**Instructions for the task:**
Begin with the line that contains "root = foot_root_w / 2;" and continue down through the line that contains "from mathutils.geometry import"; reproduce those lines exactly and only those.

>> begin Given entries

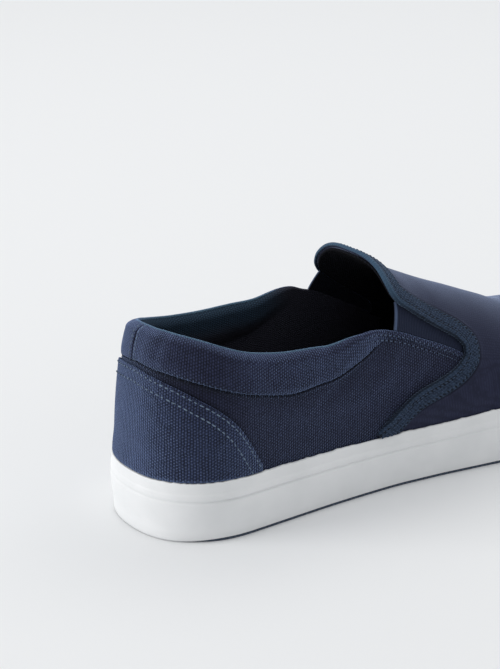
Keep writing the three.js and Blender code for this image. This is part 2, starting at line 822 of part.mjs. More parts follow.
// Both sides of the vamp share their points along the ridge and at the toe.
function vamp() {
  const body = new Body();
  const places = vampPlaces();
  const sheet = (side, out, shared) => places.map((row, j) => row.map(({ turn, rise }, i) => (
    shared && (j === VAMP_RIBS || i === VAMP_STEPS)
      ? shared[j][i]
      : body.add(onLast(turn, side, rise, out(turn, rise))))));
  const skinOut = (turn, rise) => vampOut(turn, heightAt(turn, rise));
  const liningOut = () => -VAMP_INNER;
  const outerSkin = sheet(OUTER, skinOut);
  const outerLining = sheet(OUTER, liningOut);
  const strip = (first, second, flip) => body.strip(flip ? second : first, flip ? first : second, false);
  const close = (skin, lining, flip) => {
    for (let j = 1; j <= VAMP_RIBS; j += 1) {
      strip(skin[j - 1], skin[j], flip);
      strip(lining[j - 1], lining[j], !flip);
    }
    strip(lining[0], skin[0], flip);
    strip(skin.map((row) => row[0]), lining.map((row) => row[0]), flip);
  };
  close(outerSkin, outerLining, false);
  close(sheet(INNER, skinOut, outerSkin), sheet(INNER, liningOut, outerLining), true);
  return body.geometry();
}

function upper() {
  return fromSolid(toSolid(quarters()).add(toSolid(vamp())));
}

// Trim

// Section of the counter's rounded top edge: up is a share of its height, through a share of its
// thickness.
const COUNTER_EDGE = [
  { up: 0.970, through: 1 },
  { up: 1.000, through: 0.5 },
  { up: 0.985, through: 0 },
];
const COUNTER_LAST_STEP = 0.6;
const COUNTER_SIDE_STEPS = 4;

function heelCounter() {
  const inside = SKIN_CLEAR;
  const outside = inside + COUNTER_THICKNESS;
  const step = QUARTER_FRONT_TURN / QUARTER_STEPS;
  const turns = [];
  for (let turn = 0; turn < COUNTER_FRONT_TURN - step / 2; turn += step) {
    turns.push(turn);
  }
  turns.push(mix(turns[turns.length - 1], COUNTER_FRONT_TURN, COUNTER_LAST_STEP));
  turns.push(COUNTER_FRONT_TURN);
  const profile = (turn) => {
    const foot = foxingTop(turn) + EDGE_CLEAR;
    const top = Math.max(counterHeight(turn) * COLLAR_HEIGHT, foot + COUNTER_THICKNESS);
    const heights = Array.from({ length: COUNTER_SIDE_STEPS }, (_, i) => (
      mix(foot, top, i / COUNTER_SIDE_STEPS)));
    return [
      ...heights.map((height) => ({ height, out: outside })),
      ...COUNTER_EDGE.map(({ up, through }) => (
        { height: mix(foot, top, up), out: mix(inside, outside, through) })),
      ...heights.reverse().map((height) => ({ height, out: inside })),
    ];
  };
  const stations = [
    ...turns.slice(1).reverse().map((turn) => ({ turn, side: INNER })),
    ...turns.map((turn) => ({ turn, side: OUTER })),
  ];
  const rows = stations.map(({ turn, side }) => profile(turn)
    .map(({ height, out }) => onLastAtHeight(turn, side, height, out)));
  const end = contourOf(profile(COUNTER_FRONT_TURN));
  return sweep(rows, end, end);
}

// Elastic gore between the quarter's top edge and the throat, on one side.
function gore(side) {
  const turnClear = EDGE_CLEAR / (Math.PI * LENGTH / 2);
  const corner = THROAT.reduce((a, b) => (b.turn > a.turn ? b : a));
  const rows = [];
  for (let i = 0; i <= GORE_STEPS; i += 1) {
    const share = GORE_TIP * i / GORE_STEPS;
    const lowTurn = mix(GORE_BACK_TURN, corner.turn, share);
    const lowHeight = topHeight(lowTurn, side) + EDGE_CLEAR;
    const highHeight = mix(GORE_TOP, corner.height, share) * INSTEP_HEIGHT;
    const highTurn = throatTurn(highHeight / INSTEP_HEIGHT) - 2 * turnClear;
    const line = [];
    for (let j = 0; j <= GORE_ROWS; j += 1) {
      const up = j / GORE_ROWS;
      line.push({ turn: mix(lowTurn, highTurn, up), height: mix(lowHeight, highHeight, up) });
    }
    const place = (out) => ({ turn, height }) => onLastAtHeight(turn, side, height, out);
    const outside = line.map(place(-GORE_DEPTH));
    const inside = line.map(place(-GORE_DEPTH - GORE_THICKNESS)).reverse();
    rows.push([...outside, ...inside]);
  }
  const flat = [];
  for (let j = 0; j <= GORE_ROWS; j += 1) {
    flat.push(new THREE.Vector2(j, 1));
  }
  for (let j = GORE_ROWS; j >= 0; j -= 1) {
    flat.push(new THREE.Vector2(j, 0));
  }
  return sweep(rows, flat, flat);
}

const EDGE_STEP = 0.03;

// A point that lies the distance ahead of a place on the throat edge, square to the edge.
function aheadOfThroat(place, distance, out) {
  const { turn, side, rise } = place;
  const { along, over } = lastSlopes(turn, side, rise);
  const low = Math.max(rise - EDGE_STEP, FEATHER_RISE);
  const high = Math.min(rise + EDGE_STEP, RIDGE_RISE);
  const edge = lastPoint(throatTurnAtRise(high), side, high)
    .sub(lastPoint(throatTurnAtRise(low), side, low));
  const ahead = lastNormal(turn, side, rise).cross(edge).normalize();
  if (ahead.dot(along) < 0) {
    ahead.negate();
  }
  const [aa, ab, bb] = [along.dot(along), along.dot(over), over.dot(over)];
  const [a, b] = [ahead.dot(along), ahead.dot(over)];
  const scale = distance / (aa * bb - ab * ab);
  const newTurn = turn + (a * bb - b * ab) * scale;
  const newRise = rise >= RIDGE_RISE ? rise : rise + (b * aa - a * ab) * scale;
  const lowRise = riseAt(newTurn, foxingTop(newTurn) + EDGE_CLEAR);
  return onLast(newTurn, side, clamp(newRise, lowRise, RIDGE_RISE), out);
}

const TAPE_SHOULDER = 0.9;

// Tape over the vamp's throat edge, with a lip that hangs over it.
function throatBinding() {
  const under = VAMP_RISE + BINDING_CLEAR;
  const over = under + BINDING_THICKNESS;
  const back = -(EDGE_CLEAR + BINDING_THICKNESS);
  const profile = [
    { ahead: -EDGE_CLEAR, out: EDGE_CLEAR },
    { ahead: -EDGE_CLEAR, out: under },
    { ahead: BINDING_WIDTH / 2, out: under },
    { ahead: BINDING_WIDTH, out: under },
    { ahead: BINDING_WIDTH, out: over - CLEAR },
    { ahead: BINDING_WIDTH * TAPE_SHOULDER, out: over },
    { ahead: BINDING_WIDTH / 2, out: over },
    { ahead: back / 2, out: over },
    { ahead: back, out: over - CLEAR },
    { ahead: back, out: EDGE_CLEAR },
  ];
  const lowTurn = throatTurn(FOXING_HEIGHT / INSTEP_HEIGHT);
  const lowRise = riseAt(lowTurn, foxingTop(lowTurn) + BINDING_THICKNESS + EDGE_CLEAR);
  const places = throatRises(FEATHER_RISE, RIDGE_RISE, VAMP_RIBS)
    .map((rise) => Math.max(rise, lowRise))
    .filter((rise, i, rises) => i === rises.length - 1 || rises[i + 1] > lowRise)
    .map((rise) => ({ rise, turn: throatTurnAtRise(rise) }));
  const stations = [
    ...places.map((place) => ({ ...place, side: OUTER })),
    ...places.slice(0, -1).reverse().map((place) => ({ ...place, side: INNER })),
  ];
  const rows = stations.map((place) => profile
    .map(({ ahead, out }) => aheadOfThroat(place, ahead, out)));
  const end = profile.map(({ ahead, out }) => new THREE.Vector2(ahead, out));
  return sweep(rows, end, end);
}

// Materials and the finished group

function material(color, roughness) {
  return new THREE.MeshStandardMaterial({ color, roughness, metalness: 0 });
}

function piece(name, geometry, look) {
  const mesh = new THREE.Mesh(geometry, look);
  mesh.name = name;
  return mesh;
}

const CANVAS = 0x2b3350;
const TAPE = 0x22364a;
const ELASTIC = 0x232a38;
const WHITE_RUBBER = 0xd9dadb;
const BLUE_RUBBER = 0x44506a;
const KNIT = 0x0d0f16;

const shoe = new THREE.Group();
shoe.add(
  piece('outsole', outsole(), material(BLUE_RUBBER, 0.8)),
  piece('foxing', foxing(), material(WHITE_RUBBER, 0.6)),
  piece('insole', insole(), material(KNIT, 0.95)),
  piece('upper', upper(), material(CANVAS, 0.9)),
  piece('heel_counter', heelCounter(), material(CANVAS, 0.9)),
  piece('gore_outer', gore(OUTER), material(ELASTIC, 0.85)),
  piece('gore_inner', gore(INNER), material(ELASTIC, 0.85)),
  piece('throat_binding', throatBinding(), material(TAPE, 0.9)),
);

export default shoe;
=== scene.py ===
import math
from functools import partialmethod

import bmesh
import bpy
import numpy as np
from mathutils import Matrix, Vector


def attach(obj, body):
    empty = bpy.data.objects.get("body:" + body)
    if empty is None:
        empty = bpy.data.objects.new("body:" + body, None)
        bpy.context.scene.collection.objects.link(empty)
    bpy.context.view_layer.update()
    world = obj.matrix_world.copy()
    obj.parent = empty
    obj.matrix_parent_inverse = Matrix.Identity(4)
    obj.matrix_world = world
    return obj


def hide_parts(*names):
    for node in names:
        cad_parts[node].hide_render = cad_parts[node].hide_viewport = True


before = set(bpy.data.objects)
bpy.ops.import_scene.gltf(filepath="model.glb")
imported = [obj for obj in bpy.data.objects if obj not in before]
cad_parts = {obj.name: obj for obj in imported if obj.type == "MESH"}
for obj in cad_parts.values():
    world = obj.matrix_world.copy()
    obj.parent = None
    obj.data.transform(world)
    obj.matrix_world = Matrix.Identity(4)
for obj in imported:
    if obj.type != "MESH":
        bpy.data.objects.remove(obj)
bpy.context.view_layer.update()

MM = 0.001
OUTER = 1
INNER = -1

# The shoe's own sizes, as in its solids. Only the outer quarter's peak is up to 2 mm higher, and
# the edge just ahead of it up to 0.5 mm lower.
LENGTH = 294
BALL_WIDTH = 104
HEEL_ROUND = 42
HEEL_POWER = 2.32
TOE_ROUND = 60
TOE_POWER = 2.3
TOE_SPRING = 7.5
COLLAR_HEIGHT = 90.3
INSTEP_HEIGHT = 104.5
FOXING_HEIGHT = 27.4
FOXING_FOOT = 1.3
FOXING_SHELF_WIDTH = 2.8
FOXING_BOTTOM_TUCK = 1.7
FOXING_GROOVE = 0.75
FOXING_LEDGE = 0.6
OUTSOLE_FLANGE = 1
SEAT_HEIGHT = 7.5
FEATHER_INSET = 2.1
CROWN_DROP = 3
QUARTER_WALL = 1.8
VAMP_INNER = 1.2
VAMP_RISE = 1
VAMP_RISE_AT_FOXING = 0.25
VAMP_RISE_RUN = 9
COLLAR_OUTER_BULGE = 0.8
COLLAR_INNER_BULGE = 5.1
COLLAR_SEAM_DEPTH = 0.7
COLLAR_SEAM_WIDTH = 1.6
QUARTER_FRONT_TURN = 0.536
COUNTER_THICKNESS = 0.7
COUNTER_FRONT_TURN = 0.254
BINDING_WIDTH = 7
BINDING_THICKNESS = 0.8
GORE_DEPTH = 0.4
GORE_THICKNESS = 1.1
GORE_TOP = 0.812
GORE_BACK_TURN = 0.438
INSOLE_THICKNESS = 4.5
INSOLE_CUP = 3
INSOLE_ARCH = 3
INSOLE_CUP_RUN = 11
CLEAR = 0.3
SKIN_CLEAR = 0.35
EDGE_CLEAR = 0.5
INSOLE_CLEAR = 0.8
TREAD_PITCH = 10
TREAD_GROOVE = 2.4
TREAD_DEPTH = 1.3
TREAD_MARGIN = 9
TREAD_HEEL_RUN = 14
TREAD_TOE_RUN = 22
TREAD_WALL = 0.5
TREAD_COLUMNS = 6

# Outline rows: share of the length, outer and inner half width as shares of half the ball width.
OUTLINE = [
    (0.00, 0.690, 0.748), (0.13, 0.697, 0.754), (0.25, 0.697, 0.745), (0.38, 0.722, 0.680),
    (0.47, 0.785, 0.645), (0.55, 0.868, 0.690), (0.63, 0.950, 0.825), (0.72, 1.000, 0.965),
    (0.78, 0.992, 1.000), (0.88, 0.900, 0.965), (1.00, 0.660, 0.860),
]
# Sole rows: share of the length, top as a share of the foxing height, spring as a share.
SOLE_SIDE = [
    (0.00, 1.000, 0.00), (0.15, 1.000, 0.00), (0.30, 0.971, 0.00), (0.45, 0.949, 0.00),
    (0.68, 1.055, 0.00), (0.80, 1.077, 0.16), (0.90, 1.115, 0.48), (1.00, 1.168, 1.00),
]
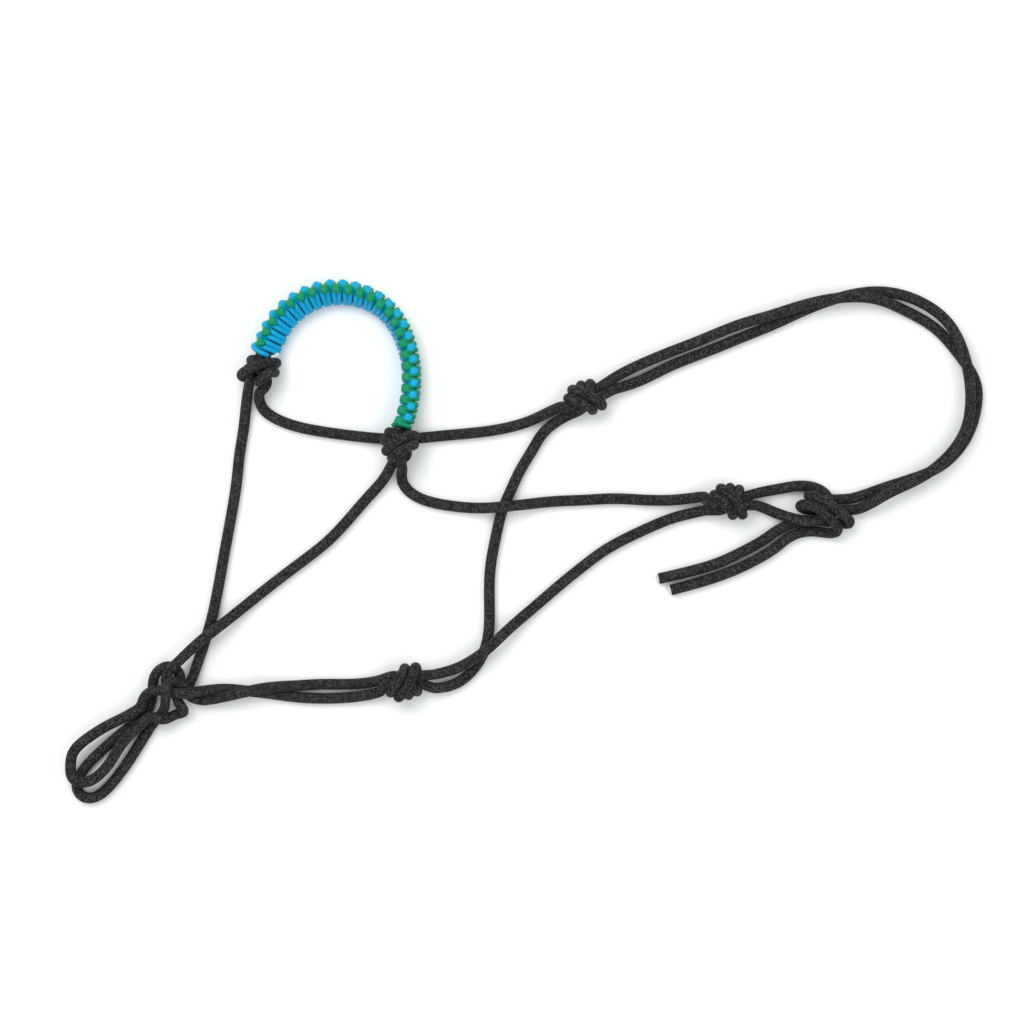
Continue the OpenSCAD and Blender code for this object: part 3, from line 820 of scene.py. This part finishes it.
def place_noseband():
    blue = place_thin_cord("cord_blue", BLUE_KNOT, BLUE)
    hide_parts("noseband_wrap_blue")
    green = place_thin_cord("cord_green", GREEN_KNOT, GREEN)
    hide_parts("noseband_wrap_green")
    cord_end("end_left", [(-183.5, 139.5, 12), (-185.5, 138, 14), (-188, 137, 15.5)], 1.9,
             MELTED, "wrap_end_left")
    cord_end("end_right", [(-93.5, 91, 18), (-95.5, 88.5, 19.5), (-97.5, 86, 20)], 1.9,
             GREEN, "wrap_end_right")


# ---------------------------------------------------------------- the room
def floor_material():
    material, shader = new_material("floor")
    shader.inputs["Base Color"].default_value = (0.93, 0.935, 0.935, 1)
    shader.inputs["Roughness"].default_value = 0.9
    return material


def place_floor():
    mesh = bpy.data.meshes.new("floor")
    reach = 4.0
    mesh.from_pydata([(-reach, -reach, 0), (reach, -reach, 0), (reach, reach, 0), (-reach, reach, 0)],
                     [], [(0, 1, 2, 3)])
    mesh.materials.append(floor_material())
    floor = bpy.data.objects.new("floor", mesh)
    bpy.context.scene.collection.objects.link(floor)
    floor.location.z = -0.0006


def area_light(name, place, size, power, aim):
    data = bpy.data.lights.new(name, "AREA")
    data.shape = "SQUARE"
    data.size = size
    data.energy = power
    light = bpy.data.objects.new(name, data)
    bpy.context.scene.collection.objects.link(light)
    light.location = place
    way = np.array(aim, float) - np.array(place, float)
    light.rotation_euler = (math.atan2(math.hypot(way[0], way[1]), -way[2]), 0, math.atan2(-way[0], way[1]))


def place_lights():
    area_light("key", (-0.7, 0.9, 1.8), 1.4, 25.0, (0, 0, 0))
    area_light("fill", (1.0, -0.6, 1.9), 1.6, 11.0, (0, 0, 0))
    world = bpy.data.worlds.new("world")
    world.use_nodes = True
    background = world.node_tree.nodes["Background"]
    background.inputs["Color"].default_value = (0.97, 1.0, 1.0, 1)
    background.inputs["Strength"].default_value = 0.74
    bpy.context.scene.world = world
    bpy.context.scene.view_settings.view_transform = "Standard"


def place_camera():
    """Straight above, as the halter is seen, far enough away for almost no perspective."""
    data = bpy.data.cameras.new("camera")
    data.lens = 120.0
    data.sensor_width = 36.0
    camera = bpy.data.objects.new("camera", data)
    bpy.context.scene.collection.objects.link(camera)
    camera.location = (-0.009, 0.022, 0.768 * data.lens / data.sensor_width)
    camera.rotation_euler = (0, 0, 0)
    bpy.context.scene.camera = camera


place_camera()
place_lights()
place_floor()
place_rope()
place_noseband()
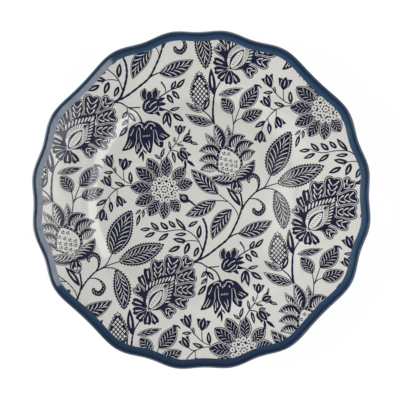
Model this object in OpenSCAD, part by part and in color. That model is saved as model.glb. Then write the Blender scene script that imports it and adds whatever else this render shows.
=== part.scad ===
// Scalloped china dinner plate: glazed body, bare foot ring and coloured rim band.
// Millimetres. +Z is up. The origin is on the table, under the middle of the plate.

/* [Outline] */
// Mean diameter across the scalloped edge
mean_d = 270.6; // [200:0.1:320]
// Turn of the scallops about the middle, in degrees
scallop_turn = 0.95; // [-45:0.05:45]
// Edge wave with eight crests round the plate
wave_8 = -0.52; // [-3:0.01:3]
// Edge wave with twelve crests round the plate
wave_12 = 0.96; // [-3:0.01:3]
// Edge wave with sixteen crests round the plate
wave_16 = -1.03; // [-3:0.01:3]
// Edge wave with twenty crests round the plate
wave_20 = -0.56; // [-3:0.01:3]

/* [Body] */
// Thickness of the ware
wall = 4.2; // [2.5:0.1:8]
// Radius of the flat floor of the well
floor_r = 78; // [50:0.5:110]
// Radius where the wall of the well turns over into the flange
verge_r = 99; // [70:0.5:125]
// Rise of the well's wall above the floor
verge_rise = 6.8; // [2:0.1:25]
// Further rise of the flange up to the rim band
flange_rise = 8; // [1:0.1:20]
// How sharply the flange curls up, 1 being a straight cone
flange_curl = 1.5; // [1:0.1:3]
// How far the outside of the wall stands out from the inside
wall_shift = 2; // [0:0.1:6]

/* [Rim band] */
// Width of the coloured band, seen from above
band_w = 7.4; // [3:0.1:15]
// Half width of the rolled lip at the outer side of the band
lip_half_w = 2.2; // [1.5:0.1:4]
// Half height of the rolled lip
lip_half_h = 2.2; // [1:0.1:4]
// Height of the lip's middle above the end of the flange
lip_lift = 0.8; // [-2:0.1:3]

/* [Foot] */
// Mean radius of the foot ring
foot_r = 75.4; // [40:0.1:110]
// Height of the foot ring
foot_h = 2.4; // [1:0.1:8]
// Width of the foot ring where it meets the body
foot_root_w = 6; // [2:0.1:12]
// Width of the ground face that rests on the table
foot_face_w = 3.2; // [1:0.1:10]
// Size of the softened edges beside the ground face
foot_edge = 0.5; // [0.1:0.1:1.5]

/* [Hidden] */

segments = 180;
wall_steps = 12;
flange_steps = 7;
lip_step = 20;
lip_arc = [125, -110];
$fn = 180;

cream = [0.82, 0.81, 0.77];
blue = [0.12, 0.27, 0.47];
bisque = [0.80, 0.75, 0.67];

mean_r = mean_d / 2;
joint_r = mean_r - band_w;
floor_z = foot_h + wall;
joint_z = floor_z + verge_rise + flange_rise;
spare = 5;

// 0 to 1 with a smooth start and end
function ease(t) = let (c = min(max(t, 0), 1)) c * c * (3 - 2 * c);

// Angle of point i of a scalloped ring
function angle(i) = 360 * i / segments;

// How far the scalloped edge stands out from its mean circle at angle a
function wave(a) =
    let (b = a - scallop_turn)
    wave_8 * cos(8 * b) + wave_12 * cos(12 * b) + wave_16 * cos(16 * b) + wave_20 * cos(20 * b);

// Height of the upper surface at radius r
function top_z(r) =
    floor_z
    + verge_rise * ease((r - floor_r) / (verge_r - floor_r))
    + flange_rise * pow(max(r - floor_r, 0) / (joint_r - floor_r), flange_curl);

// Height of the underside at radius r
function under_z(r) = top_z(r - wall_shift) - wall;

// Point at radius r, angle a and height z
function around(r, a, z) = [r * cos(a), r * sin(a), z];

// Radii at which the bowl's curve is drawn, from the floor to past the joint
bowl_radii = [
    for (i = [0 : wall_steps]) floor_r + (verge_r - floor_r) * i / wall_steps,
    for (i = [1 : flange_steps]) verge_r + (joint_r + spare - verge_r) * i / flange_steps
];

// A bowl of revolution, trimmed to the scalloped line where the rim band begins
module plate_body() {
    upper = [for (r = bowl_radii) [r, top_z(r)]];
    under = [for (i = [len(bowl_radii) - 1 : -1 : 0])
        let (r = bowl_radii[i] + wall_shift) [r, under_z(r)]];
    joint = [for (i = [0 : segments - 1])
        let (a = angle(i), r = joint_r + wave(a)) [r * cos(a), r * sin(a)]];
    color(cream)
        intersection() {
            rotate_extrude()
                polygon(concat([[0, foot_h], [0, floor_z]], upper, under));
            linear_extrude(height = joint_z + spare)
                polygon(joint);
        }
}

// Ring of the band: out from the joint by u, height z, riding up and down with the bowl
function band_ring(u, z) = [
    for (i = [0 : segments - 1])
        let (a = angle(i), w = wave(a))
        around(joint_r + u + w, a, z + top_z(joint_r + w) - joint_z)
];

// Lower edge of the joint between the body and the band
function joint_foot() = [
    for (i = [0 : segments - 1])
        let (a = angle(i), r = joint_r + wave(a))
        around(r, a, under_z(r))
];

// Faces between ring k and ring n
function skin(k, n) = [
    for (i = [0 : segments - 1])
        let (j = (i + 1) % segments, p = k * segments, q = n * segments)
        each [[p + i, q + j, q + i], [p + i, p + j, q + j]]
];

// The band: a straight inner face climbs from the joint to the rolled lip, which turns over and
// comes back underneath
module rim_band() {
    mid_u = band_w - lip_half_w;
    mid_z = joint_z + lip_lift;
    rings = concat(
        [band_ring(0, joint_z)],
        [for (a = [lip_arc[0] : -lip_step : lip_arc[1]])
            band_ring(mid_u + lip_half_w * cos(a), mid_z + lip_half_h * sin(a))],
        [joint_foot()]
    );
    count = len(rings);
    color(blue)
        polyhedron(
            points = [for (loop = rings) each loop],
            faces = [for (k = [0 : count - 1]) each skin(k, (k + 1) % count)]
        );
}

// The bare ring that the plate stands on
module foot_ring() {
    root = foot_root_w / 2;
    face = foot_face_w / 2;
    color(bisque)
        rotate_extrude()
            polygon([
                [foot_r - root, foot_h],
                [foot_r - face - foot_edge, foot_edge],
                [foot_r - face, 0],
                [foot_r + face, 0],
                [foot_r + face + foot_edge, foot_edge],
                [foot_r + root, foot_h]
            ]);
}

plate_body();
rim_band();
foot_ring();
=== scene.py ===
"""A scalloped china dinner plate with a blue rim and an indigo floral print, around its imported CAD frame.

Lengths are in millimetres until mesh_piece() turns them into metres. The frame's origin is the middle of
the plate at table height, +Z is up, and +Y is the top of the printed pattern.
"""

import cmath
import math

import bpy
import numpy as np
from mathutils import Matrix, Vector
from mathutils.geometry import delaunay_2d_cdt


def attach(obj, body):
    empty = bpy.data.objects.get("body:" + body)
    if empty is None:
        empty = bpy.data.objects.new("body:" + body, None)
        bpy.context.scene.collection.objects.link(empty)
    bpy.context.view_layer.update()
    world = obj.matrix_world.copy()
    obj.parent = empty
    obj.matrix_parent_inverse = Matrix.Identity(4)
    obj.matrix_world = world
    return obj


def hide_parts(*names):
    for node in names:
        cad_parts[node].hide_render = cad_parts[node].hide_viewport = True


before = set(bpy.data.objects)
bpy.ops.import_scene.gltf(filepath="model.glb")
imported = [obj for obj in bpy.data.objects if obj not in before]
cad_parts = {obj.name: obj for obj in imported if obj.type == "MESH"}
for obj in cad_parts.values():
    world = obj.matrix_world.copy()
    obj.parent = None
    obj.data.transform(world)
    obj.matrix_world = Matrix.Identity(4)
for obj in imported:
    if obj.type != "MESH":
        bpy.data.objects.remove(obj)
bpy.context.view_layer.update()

MM = 0.001

# Sizes that the CAD part has
MEAN_R = 135.3
BAND_W = 7.4
JOINT_R = MEAN_R - BAND_W
SCALLOP_TURN = math.radians(0.95)
WAVES = ((8, -0.52), (12, 0.96), (16, -1.03), (20, -0.56))
WALL = 4.2
WALL_SHIFT = 2.0
FOOT_H = 2.4
FLOOR_Z = FOOT_H + WALL
FLOOR_R = 78.0
VERGE_R = 99.0
VERGE_RISE = 6.8
FLANGE_RISE = 8.0
FLANGE_CURL = 1.5
JOINT_Z = FLOOR_Z + VERGE_RISE + FLANGE_RISE
LIP_HALF_W = 2.2
LIP_HALF_H = 2.2
LIP_LIFT = 0.8
FOOT_R = 75.4
FOOT_ROOT_W = 6.0
FOOT_FACE_W = 3.2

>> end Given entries

**Response:**
    root = foot_root_w / 2;
    face = foot_face_w / 2;
    color(bisque)
        rotate_extrude()
            polygon([
                [foot_r - root, foot_h],
                [foot_r - face - foot_edge, foot_edge],
                [foot_r - face, 0],
                [foot_r + face, 0],
                [foot_r + face + foot_edge, foot_edge],
                [foot_r + root, foot_h]
            ]);
}

plate_body();
rim_band();
foot_ring();
=== scene.py ===
"""A scalloped china dinner plate with a blue rim and an indigo floral print, around its imported CAD frame.

Lengths are in millimetres until mesh_piece() turns them into metres. The frame's origin is the middle of
the plate at table height, +Z is up, and +Y is the top of the printed pattern.
"""

import cmath
import math

import bpy
import numpy as np
from mathutils import Matrix, Vector
from mathutils.geometry import delaunay_2d_cdt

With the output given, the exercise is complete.